Students working on creating an student-run recording studio in the UOC.

In the coming weeks, a group of students will be launching a student-run recording space at the University. This multifaceted group, called the Underground Studio Co-op, will be housed in three rooms in the basement of the University Organizing Center (UOC).

The Underground Studio Co-op consists of Red Feather Studios and the Underground Sound, among other student groups. Red Feather Studios will be a student-run recording studio, while the Underground Sound, headed by Ron Jacobs ’16, will be a collaborative space for those interested in recording mediums.

Derek Sturman ’16 and Ismael Coleman ’15 began working on plans for Red Feather Studios in Fall 2012. Since then, they have created a space in the UOC for the group to work, purchased equipment, and set up administration and protocols.

Sturman stated that his personal interest in producing music pushed him to create a space on campus for all students to record their work.

“I was really into recording music and I was looking for a place to do it on-campus,” Sturman said. “I learned through a faculty member that there was an attempt to build a student-run recording studio in the past, but that it hadn’t quite reached fruition.”

The studio currently consists of a control room and a live room, and it has equipment for a full band.
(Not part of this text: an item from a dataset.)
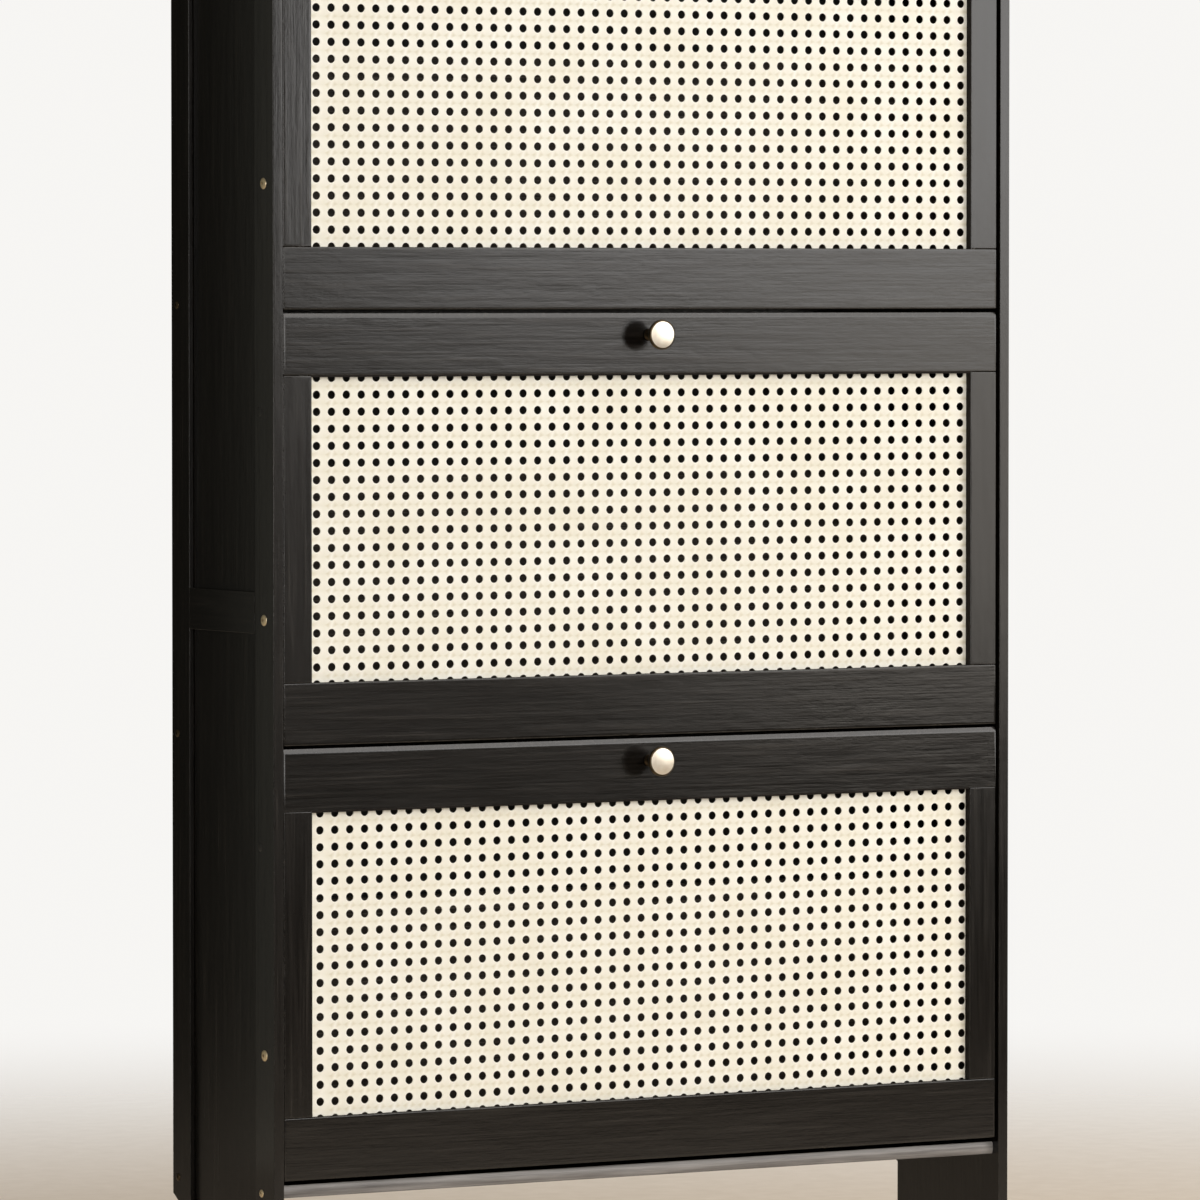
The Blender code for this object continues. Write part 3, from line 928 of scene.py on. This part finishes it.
def build_back_nails():
    """Small nails that hold the back panel to the sides' and rails' back edges."""
    low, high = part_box("back_panel")
    left, right = low.x + NAIL_INSET, high.x - NAIL_INSET
    bottom, top = low.z + NAIL_INSET, high.z - NAIL_INSET
    spots = []
    for x in (left, right):
        for index in range(NAILS_UP):
            spots.append((x, bottom + (top - bottom) * index / (NAILS_UP - 1)))
    levels = [bottom, high.z - 2.5 * NAIL_INSET]
    levels += [node_middle(f"back_rail_{rail}").z for rail in ("lower", "middle")]
    for index in range(1, NAILS_ACROSS + 1):
        x = left + (right - left) * index / (NAILS_ACROSS + 1)
        spots += [(x, z) for z in levels]
    backward = Matrix.Rotation(math.radians(180), 4, "Z")
    for number, (x, z) in enumerate(spots):
        turned_piece(f"back_nail_{number}", in_millimetres(NAIL), 16, SURFACES["zinc"],
                     Vector((x, high.y, z)), "carcass", turn=backward)


# -------------------------------------------------------------- the cabinet

def build_front_post(side):
    """The side's front post, with a lip that covers the front edge of the side board."""
    node = f"side_{side}_front_post"
    low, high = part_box(node)
    board_low, board_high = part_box(f"side_{side}_board")
    outer, step = (low.x, high.x) if side == "left" else (high.x, low.x)
    inner = board_high.x if side == "left" else board_low.x
    front = low.y - LIP_PROUD
    behind_lip = low.y + LIP_DEPTH
    corners = [(outer, front), (outer, high.y), (step, high.y), (step, behind_lip),
               (inner, behind_lip), (inner, front)]
    shape = drawn_out([(x, y, low.z) for x, y in corners], 2, high.z)
    painted(node, shape, "carcass", SURFACES[f"paint_post_{side}"],
            POST_EDGE_RADIUS, POST_WEAR_BAND)


def build_back_post(side):
    """The side's back post, notched at its foot for a skirting board."""
    node = f"side_{side}_back_post"
    low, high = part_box(node)
    notch = high.y - NOTCH_DEPTH
    corners = [(low.y, low.z), (notch, low.z), (notch, NOTCH_TOP),
               (high.y, NOTCH_TOP + NOTCH_SLOPE), (high.y, high.z), (low.y, high.z)]
    shape = drawn_out([(low.x, y, z) for y, z in corners], 0, high.x)
    painted(node, shape, "carcass", SURFACES[f"paint_panel_{side}"],
            STRIP_EDGE_RADIUS, min(WEAR_BAND, (high.x - low.x) / 4))


def build_side(side):
    build_front_post(side)
    for rail in ("bottom", "middle", "top"):
        board(f"side_{side}_{rail}_rail", SURFACES["paint_side_rails"], STRIP_EDGE_RADIUS)
    build_back_post(side)


def build_front(drawer):
    """The four boards of a drawer front."""
    body = f"{drawer}_drawer"
    for rail in ("top", "bottom"):
        carved_board(f"{drawer}_front_{rail}_rail", body, SURFACES[f"paint_rail_{drawer}"])
    for side in SIDES:
        carved_board(f"{drawer}_front_{side}_stile", body, SURFACES[f"paint_stile_{side}"])


def build_edge_strip():
    """The grey strip on the front edge of the bottom board, slightly domed."""
    low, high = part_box("bottom_board")
    half = (high.z - low.z) / 2
    reach = (half * half + STRIP_BULGE * STRIP_BULGE) / (2 * STRIP_BULGE)
    spread = math.asin(half / reach)
    front = low.y + STRIP_FRONT - STRIP_BULGE
    outline = []
    for step in range(2 * STRIP_STEPS + 1):
        angle = spread * (step / STRIP_STEPS - 1)
        y = front + reach * (1 - math.cos(angle))
        outline.append((low.x, y, low.z + half + reach * math.sin(angle)))
    outline += [(low.x, low.y + STRIP_BACK, high.z), (low.x, low.y + STRIP_BACK, low.z)]
    flat_piece("bottom_board_edge_strip", drawn_out(outline, 0, high.x), SURFACES["edge_strip"],
               "carcass")


def dress(node, surface):
    """Gives a solid its finish."""
    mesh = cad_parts[node].data
    mesh.materials.clear()
    mesh.materials.append(surface)
    mesh.shade_smooth()
    mesh.set_sharp_from_angle(angle=math.radians(40))


def dress_solids():
    """Finishes for the solids that stay."""
    dress("back_panel", SURFACES["backing"])
    for rail in ("lower", "middle", "top"):
        dress(f"back_rail_{rail}", SURFACES["paint_long"])
    for side in SIDES:
        dress(f"side_{side}_board", SURFACES[f"paint_panel_{side}"])
    for drawer in DRAWERS:
        for part in ("left_plate", "right_plate", "floor", "rear_wall"):
            dress(f"{drawer}_bucket_{part}", SURFACES["paint_bucket"])


# -------------------------------------------------------- camera and lights

def build_camera():
    """A level line of sight sets the place; the camera then looks down a little."""
    sight = Vector((math.sin(VIEW_AZIMUTH), math.cos(VIEW_AZIMUTH), 0))
    panel_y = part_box("middle_woven_panel")[0].y
    data = bpy.data.cameras.new("camera")
    data.sensor_width = SENSOR
    data.lens = LENS
    camera = bpy.data.objects.new("camera", data)
    bpy.context.scene.collection.objects.link(camera)
    camera.location = Vector((VIEW_OFFSET, panel_y, VIEW_HEIGHT)) - VIEW_DISTANCE * sight
    camera.rotation_euler = (math.radians(90) - VIEW_DROP, 0, -VIEW_AZIMUTH)
    bpy.context.scene.camera = camera


def area_light(name, position, target, width, height, power, colour):
    data = bpy.data.lights.new(name, "AREA")
    data.shape = "RECTANGLE"
    data.size = width
    data.size_y = height
    data.energy = power
    data.color = colour
    light = bpy.data.objects.new(name, data)
    bpy.context.scene.collection.objects.link(light)
    light.location = position
    aim = Vector(target) - Vector(position)
    light.rotation_euler = aim.to_track_quat("-Z", "Y").to_euler()
    light.visible_camera = False


def build_world():
    """A dim room round the object, with a pale backdrop that only the camera sees."""
    world = bpy.data.worlds.new("studio")
    bpy.context.scene.world = world
    world.use_nodes = True
    tree = world.node_tree
    dim = tree.nodes["Background"]
    pale = tree.nodes.new("ShaderNodeBackground")
    for node, (colour, strength) in ((dim, ROOM), (pale, BACKDROP)):
        node.inputs["Color"].default_value = colour
        node.inputs["Strength"].default_value = strength
    choice = tree.nodes.new("ShaderNodeMixShader")
    rays = tree.nodes.new("ShaderNodeLightPath")
    tree.links.new(rays.outputs["Is Camera Ray"], choice.inputs["Fac"])
    tree.links.new(dim.outputs["Background"], choice.inputs[1])
    tree.links.new(pale.outputs["Background"], choice.inputs[2])
    tree.links.new(choice.outputs["Shader"], tree.nodes["World Output"].inputs["Surface"])


def build_floor():
    """A pale round floor that fades out into the backdrop."""
    made = Nodes("studio_floor")
    grain = made.noise(40, detail=5)
    made.drive("Base Color", made.ramp(grain, (0.3, (0.71, 0.60, 0.47)), (0.7, (0.77, 0.66, 0.53))))
    made.set("Roughness", 0.8)
    distance = made.add("VectorMath", operation="LENGTH")
    made.join(made.places(), distance.inputs[0])
    fade = made.add("MapRange", interpolation_type="SMOOTHSTEP", in_From_Min=FLOOR_SOLID,
                    in_From_Max=FLOOR_RADIUS, in_To_Min=1.0, in_To_Max=0.0)
    made.join(distance.outputs["Value"], fade.inputs["Value"])
    made.drive("Alpha", fade.outputs["Result"])
    shape = bmesh.new()
    bmesh.ops.create_circle(shape, cap_ends=True, segments=96, radius=FLOOR_RADIUS)
    mesh = bpy.data.meshes.new("floor")
    shape.to_mesh(mesh)
    shape.free()
    mesh.materials.append(made.material)
    floor = bpy.data.objects.new("floor", mesh)
    bpy.context.scene.collection.objects.link(floor)
    floor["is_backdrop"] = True


build_camera()
build_floor()
for light_name, light in LIGHTS.items():
    area_light(light_name, *light)
build_world()
board("top_board", SURFACES["paint_top"], TOP_EDGE_RADIUS)
board("bottom_board", SURFACES["paint_long"])
build_edge_strip()
for side_name in SIDES:
    build_side(side_name)
for drawer_name in DRAWERS:
    build_front(drawer_name)
    build_webbing(drawer_name)
    build_gasket(drawer_name)
    build_knob(drawer_name)
    build_fasteners(drawer_name)
build_side_screws()
build_back_nails()
dress_solids()
bpy.context.scene.view_settings.view_transform = "Standard"

boxes = {"cad": CAD_BOX, "visual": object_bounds()}
{name: [list(corner) for corner in box] for name, box in boxes.items()}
The space was previously set up for only a vocalist, but new equipment was added in response to student interest.

“This year, we’ve stepped it up a little bit and got whatever else we need, because we know there’s a big demand for it on campus and people are just dying to get in there,” Jacobs said. “We wanted to make sure that we have all the capabilities for full-scale recording, meaning we have a band in there, we have a drum set, we have everything there all in one place.”

The founders of Red Feather Studios discussed measures they had taken in order to ensure the project’s longevity.
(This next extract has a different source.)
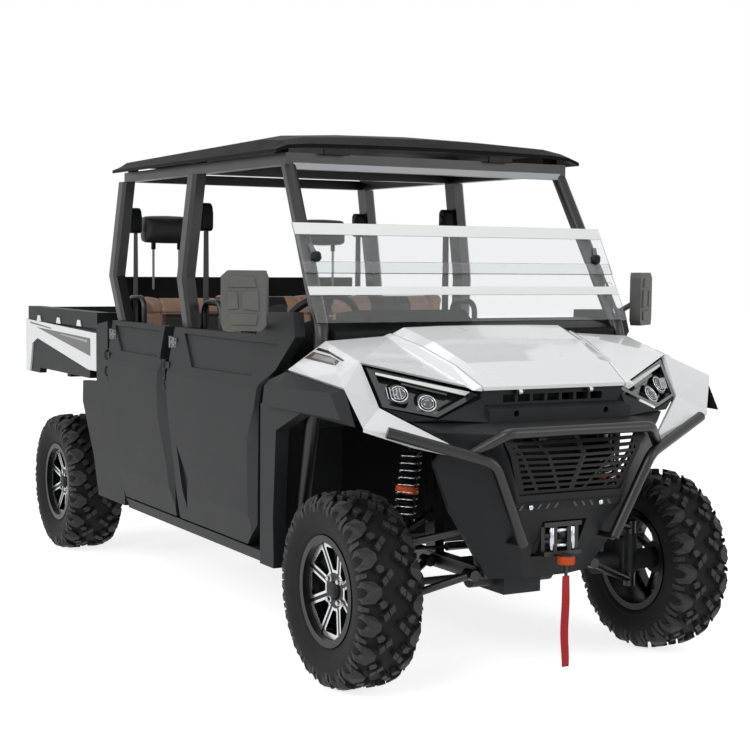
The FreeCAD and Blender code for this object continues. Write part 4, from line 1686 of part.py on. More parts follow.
def headrest_posts():
    """The left rear headrest's posts, from the seat back up into the headrest's underside."""
    x = FRONT_AXLE_X - HEADREST_BACK
    posts = []
    for y in (HEADREST_Y - HEADREST_WIDTH / 4, HEADREST_Y + HEADREST_WIDTH / 4):
        posts.append(rod(Vector(x, y, REAR_BACK_TOP_Z + SEAT_CLEARANCE),
                         Vector(x, y, HEADREST_Z - HEADREST_HEIGHT / 2 - SEAT_CLEARANCE), HEADREST_POST))
    return Part.makeCompound(posts)


def pillar_inner_y(z):
    """The inner face of a door pillar at a height above the kink."""
    share = (z - PILLAR_SHELF_Z) / (PILLAR_TOP_Z - PILLAR_SHELF_Z)
    return mix(PILLAR_SHELF_Y, PILLAR_TOP_Y, share) - PILLAR_WIDTH / 2


def retractor(top_back):
    """A left belt retractor on the inner face of a door pillar."""
    x = FRONT_AXLE_X - top_back
    y = pillar_inner_y(RETRACTOR_LOW_Z + RETRACTOR_HEIGHT) - SEAT_CLEARANCE
    return block((x - RETRACTOR_LENGTH / 2, y - RETRACTOR_WIDTH, RETRACTOR_LOW_Z),
                 (x + RETRACTOR_LENGTH / 2, y, RETRACTOR_LOW_Z + RETRACTOR_HEIGHT))


def belt(top_back):
    """A left belt, a flat strap from its retractor down to the seat's outer side."""
    x = FRONT_AXLE_X - top_back
    y = pillar_inner_y(RETRACTOR_LOW_Z + RETRACTOR_HEIGHT) - SEAT_CLEARANCE - RETRACTOR_WIDTH / 2
    return block((x - BELT_WIDTH / 2, y - BELT_THICKNESS / 2, BELT_LOW_Z),
                 (x + BELT_WIDTH / 2, y + BELT_THICKNESS / 2, RETRACTOR_LOW_Z - SEAT_CLEARANCE))


def hip_bar(front_back):
    """A left hip bar: a bent tube beside a seat, from the floor up and back down."""
    front = FRONT_AXLE_X - front_back - SEAT_LENGTH + HIP_BAR_LENGTH
    rear = front - HIP_BAR_LENGTH
    low = RAIL_TOP_Z + FLOOR_THICKNESS + 2 * SEAT_CLEARANCE
    points = [Vector(front, HIP_BAR_Y, low), Vector(front, HIP_BAR_Y, HIP_BAR_TOP_Z),
              Vector(rear, HIP_BAR_Y, HIP_BAR_TOP_Z), Vector(rear, HIP_BAR_Y, low)]
    return tube(points, 2 * HIP_BAR_DIAMETER, HIP_BAR_DIAMETER)


def screen_bands():
    """The two bright strips across the folded windscreen."""
    parts = []
    for z_low, z_high, sheet in BAND_EDGES:
        out = (1 + sheet) * (SCREEN_THICKNESS + SEAT_CLEARANCE)
        rows = []
        for depth in (0, BAND_THICKNESS):
            rows.append([screen_point(sy * SCREEN_HALF_WIDTH, z, out + depth)
                         for sy, z in ((-1, z_low), (1, z_low), (1, z_high), (-1, z_high))])
        parts.append(loft(rows))
    return Part.makeCompound(parts)


def radiator():
    """The radiator, a flat core against the front uprights."""
    x = FRONT_AXLE_X + ARM_MOUNT_SPREAD + UPRIGHT_SIZE / 2 + SEAT_CLEARANCE
    return block((x, -RADIATOR_HALF_WIDTH, RADIATOR_LOW_Z), (x + RADIATOR_DEPTH, RADIATOR_HALF_WIDTH, RADIATOR_HIGH_Z))


MIRROR_WIDTH = 165.0
MIRROR_HEIGHT = 216.0
MIRROR_DEPTH = 45.0
MIRROR_TURN = 35.0
MIRROR_OUTSET = 98.0
MIRROR_Y = DOOR_HALF_WIDTH + MIRROR_OUTSET
MIRROR_Z = 1335.0
MIRROR_BACK = 400.0
MIRROR_FOOT_BACK = 518.0
MIRROR_FOOT_Z = 1236.0
MIRROR_ARM_DIAMETER = 22.0
MIRROR_OUTLINE_SHARES = (
    (-1, -0.8), (-0.8, -1), (0.9, -1), (1, -0.7), (1, 0.8), (0.7, 1), (-0.9, 1), (-1, 0.8),
)


def mirror():
    """The left mirror: a rounded head turned a little inward, on an arm from the top of the front door."""
    half_w, half_h = MIRROR_WIDTH / 2, MIRROR_HEIGHT / 2
    turn = math.radians(MIRROR_TURN)
    across = Vector(-math.sin(turn), math.cos(turn), 0)
    facing = Vector(math.cos(turn), math.sin(turn), 0)
    centre = Vector(FRONT_AXLE_X - MIRROR_BACK, MIRROR_Y, MIRROR_Z)
    corners = [centre + across * (sx * half_w) + UP * (sz * half_h) for sx, sz in MIRROR_OUTLINE_SHARES]
    head = plate(corners, 0, facing * MIRROR_DEPTH)
    share = (MIRROR_FOOT_Z - DOOR_TOP_Z) / (DOOR_EAR_Z - DOOR_TOP_Z)
    foot_y = DOOR_HALF_WIDTH - mix(SIDE_INSETS[-2], SIDE_INSETS[-1], share)
    start = Vector(FRONT_AXLE_X - MIRROR_FOOT_BACK, foot_y + 2 * SEAT_CLEARANCE, MIRROR_FOOT_Z)
    stub = Vector(start.x, MIRROR_Y - half_w, MIRROR_FOOT_Z)
    arm = tube([start, stub, centre + facing * (MIRROR_DEPTH / 2)], COLUMN_DIAMETER / 2, MIRROR_ARM_DIAMETER)
    return head.fuse(arm).removeSplitter()



def build():
    """Makes every sub-part."""
    wheels()
    chassis()
    cage()
    roof()
    node("cab_floor", cab_floor())
    seats()
    node("dashboard", dashboard())
    node("windscreen", windscreen())
    node("steering_wheel", steering_wheel())
    node("rear_headrests", both_sides(headrest()))
    node("headrest_posts", both_sides(headrest_posts()))
    backs = (B_PILLAR_TOP_BACK, C_PILLAR_TOP_BACK)
    node("belt_retractors", Part.makeCompound([both_sides(retractor(back)) for back in backs]))
    node("seat_belts", Part.makeCompound([both_sides(belt(back)) for back in backs]))
    fronts = (FRONT_SEAT_FRONT_BACK, REAR_SEAT_FRONT_BACK)
    node("hip_bars", Part.makeCompound([both_sides(hip_bar(back)) for back in fronts]))
    node("windscreen_bands", screen_bands())
    node("radiator", radiator())
    node("tail_lamps", both_sides(tail_lamp()))
    doors()
    node("side_sills", both_sides(sill()))
    node("hood", hood())
    node("front_fenders", both_sides(front_fender()))
    node("front_flares", both_sides(flare()))
    node("headlamps", both_sides(headlamp()))
    node("nose_panel", nose_panel())
    node("bumper_cover", bumper_cover())
    node("grille", grille())
    node("bull_bar", bull_bar())
    node("winch", winch())
    node("hook_strap", hook_strap())
    node("knuckle_left", front_knuckle())
    node("knuckle_right", mirrored(front_knuckle()))
    shocks = []
    for name, axle_x, pin_y, top in (("front", FRONT_AXLE_X, KINGPIN_Y, FRONT_TOWER_TOP_Z),
                                     ("rear", REAR_AXLE_X, REAR_PIN_Y, REAR_TOWER_TOP_Z)):
        wishbones = [both_sides(arm) for arm in arms(axle_x, pin_y, top)]
        node(f"{name}_suspension_arms", Part.makeCompound(wishbones))
        shocks.append(both_sides(shock(axle_x, pin_y, top)))
    node("shock_absorbers", Part.makeCompound(shocks))
    node("rear_hub_carriers", both_sides(rear_carrier()))
    node("driveline", driveline())
    node("steering_rack", steering_rack())
    engine_rear = REAR_AXLE_X + ENGINE_REAR_AHEAD
    engine_low = RAIL_TOP_Z + SEAT_CLEARANCE
    node("engine_block", block((engine_rear, -ENGINE_WIDTH / 2, engine_low),
                               (engine_rear + ENGINE_LENGTH, ENGINE_WIDTH / 2, engine_low + ENGINE_HEIGHT)))
    muffler_x = REAR_AXLE_X - MUFFLER_BEHIND
    can = rod(Vector(muffler_x, -MUFFLER_HALF_LENGTH, MUFFLER_Z), Vector(muffler_x, MUFFLER_HALF_LENGTH, MUFFLER_Z),
              MUFFLER_DIAMETER)
    hangers = []
    for side in SIDES:
        y = side * MUFFLER_HALF_LENGTH / 2
        hangers.append(block((muffler_x - MUFFLER_BRACKET / 2, y - MUFFLER_BRACKET / 2, MUFFLER_Z),
                             (muffler_x + MUFFLER_BRACKET / 2, y + MUFFLER_BRACKET / 2,
                              REAR_TOWER_TOP_Z - UPRIGHT_SIZE - SEAT_CLEARANCE)))
    node("exhaust_muffler", fuse([can] + hangers))
    node("rear_quarter_panels", both_sides(quarter()))
    node("bed_tub", bed_tub())
    node("bed_side_panels", both_sides(bed_side_panel()))
    node("bed_fenders", both_sides(bed_fender()))
    node("tailgate", tailgate())
    node("tow_hitch", hitch())
    node("mirror_left", mirror())
    node("mirror_right", mirrored(mirror()))


build()
os.makedirs("parts", exist_ok=True)
for name, shape in NODES.items():
    shape.exportStep(os.path.join("parts", name + ".step"))
    print(name, len(shape.Solids), "solids", round(shape.Volume / 1e6, 3), "litres", shape.isValid())
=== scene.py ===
"""A crew side by side utility vehicle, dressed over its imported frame.

Metres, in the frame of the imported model: +X points forward, +Y to the vehicle's left, +Z up.
"""

import json
import logging
import math
from dataclasses import dataclass, field
from enum import Enum

import bmesh
import bpy
from mathutils import Matrix, Vector
from mathutils.bvhtree import BVHTree


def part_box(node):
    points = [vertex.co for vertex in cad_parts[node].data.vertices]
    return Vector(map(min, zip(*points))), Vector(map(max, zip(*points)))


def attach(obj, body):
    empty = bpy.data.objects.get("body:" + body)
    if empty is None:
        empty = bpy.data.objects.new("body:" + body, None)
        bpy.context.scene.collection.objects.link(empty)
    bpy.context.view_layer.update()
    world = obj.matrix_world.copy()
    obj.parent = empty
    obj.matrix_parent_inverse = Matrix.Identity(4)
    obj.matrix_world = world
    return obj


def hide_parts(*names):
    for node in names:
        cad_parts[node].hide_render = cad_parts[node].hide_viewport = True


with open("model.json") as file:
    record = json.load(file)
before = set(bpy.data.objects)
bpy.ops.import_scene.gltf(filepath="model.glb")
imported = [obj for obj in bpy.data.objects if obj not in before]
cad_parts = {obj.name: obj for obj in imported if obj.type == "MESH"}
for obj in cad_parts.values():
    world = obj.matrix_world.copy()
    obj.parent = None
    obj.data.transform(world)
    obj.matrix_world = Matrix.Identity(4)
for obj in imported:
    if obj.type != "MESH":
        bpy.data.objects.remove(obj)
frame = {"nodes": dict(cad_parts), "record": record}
LOG = logging.getLogger("utv")

LEFT = 1
RIGHT = -1
SIDES = ((LEFT, "left"), (RIGHT, "right"))
AXLES = ("front", "rear")
MILLIMETRE = 0.001
UPWARD = (0, 0, 1)
Socket = bpy.types.NodeSocket
SPOKE_TURN = math.radians(45)


# Helpers

def linear(colour: str) -> tuple[float, float, float, float]:
    """Turns an sRGB hex colour into linear light.

    Args:
        colour: six hex digits after a hash sign.

    Returns:
        Red, green, blue and an alpha of one.
    """
    parts = []
    for start in (1, 3, 5):
        value = int(colour[start:start + 2], 16) / 255
        parts.append(value / 12.92 if value <= 0.04045 else ((value + 0.055) / 1.055) ** 2.4)
    return (parts[0], parts[1], parts[2], 1.0)


def add(tree: bpy.types.NodeTree, kind: str, values: dict | None = None, links: dict | None = None,
        **settings: object) -> bpy.types.Node:
    """Adds one node with its settings, socket values and links.

    Args:
        tree: the node tree that takes the node.
        kind: the node's type name.
        values: default values by socket name or number.
        links: output sockets of other nodes, by the name or number of the socket they feed.
        settings: properties of the node itself.

    Returns:
        The new node.
    """
    node = tree.nodes.new(kind)
    for name, value in settings.items():
        setattr(node, name, value)
    for key, value in (values or {}).items():
        node.inputs[key].default_value = value
    for key, source in (links or {}).items():
        tree.links.new(source, node.inputs[key])
    return node


def empty_material(name: str) -> tuple[bpy.types.Material, bpy.types.NodeTree]:
    """Makes a material whose node tree holds nothing yet, and gives both."""
    material = bpy.data.materials.new(name)
    material.use_nodes = True
    material.node_tree.nodes.clear()
    return material, material.node_tree


def place_object(name: str, data: bpy.types.ID) -> bpy.types.Object:
    """Makes an object of a mesh, lamp or camera and links it to the scene."""
    made = bpy.data.objects.new(name, data)
    bpy.context.collection.objects.link(made)
    return made


def apply_modifiers(made: bpy.types.Object) -> None:
    """Replaces an object's mesh by what its modifiers give."""
    graph = bpy.context.evaluated_depsgraph_get()
    mesh = bpy.data.meshes.new_from_object(made.evaluated_get(graph), depsgraph=graph)
    made.modifiers.clear()
    made.data = mesh


def on_side(points: list, side: int) -> list[Vector]:
    """Gives points that were set out on the left, mirrored where the side is the right one."""
    return [Vector((point[0], side * point[1], point[2])) for point in points]


def ray_tree(node: str) -> BVHTree:
    """Gives a search tree over a node's faces."""
    mesh = frame["nodes"][node].data
    return BVHTree.FromPolygons([vertex.co for vertex in mesh.vertices],
                                [tuple(polygon.vertices) for polygon in mesh.polygons])


# Finishes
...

“Unfortunately, with institutional memory, the way these things work is that in two or three years none of us will be here, so no matter how much passion and vision we have for this space, if we don’t really draw up specific responsibilities and ways to transfer those responsibilities to underclassmen and work with the administration, it will just fall apart,” said David Stouck ’15.

In response to these concerns, the founders of the studio have dedicated significant resources to researching and adapting procedures from professional studios. Stouck elaborated on the importance of this process.

“We are working on putting together professional paperwork so that when students want to use the studio space, they have to fill out paperwork,” Stouck said. “Let’s say you’re bringing in a band; you have to fill out, ‘This is a song we’re going to record,’ ‘This is the amount of time,’ and ‘These are the lyrics,’ so that when people come in, it can be done professionally and quickly.”

The third room in the Underground Studio Co-op will be dedicated to the Underground Sound. Jacobs explained the nature and purpose of the collective space.

“It’s mainly to nurture the environment of very musically-driven students in the rap community, in the producing community, [and] in the DJing community, and keep it an area for a lot of different interested artists to just come speak their minds, DJ a little bit, hang out, and all that,” Jacobs said.

Mikah Feldman-Stein ’16 stated that the Underground Studio Co-op is designed to bolster musical culture and production at the University.

“We have a musical culture here,” Feldman-Stein said. “We need a way of displaying that culture more effectively.”

Stouck emphasized that although many students have expressed interest in recording in the studio, Red Feather Studios will require a staff of students in order to operate and succeed.

“We’ve really come to a conclusion here that there is a very large population of the student body that would like to get involved with the studio, but what they mean by that is they’d like to play music in there,” Stouck said. “The people that are willing to take on the other roles, like creating the paperwork, checking on the equipment to make sure nothing is broken, doing the audio engineering sessions, those are the individuals that will really allow the studio to flourish and become something. How amazing would it be if we blew up an artist off of Wesleyan’s campus in this studio next year?”

The Co-op hopes to start operating and recording student audio within the month.

“In about a month we’ll have the equipment we need to function,” Jacobs said. “We’ll probably be in a beta-phase so we can see what still needs to be done, work out the kinks, and then hopefully open to the rest of campus.”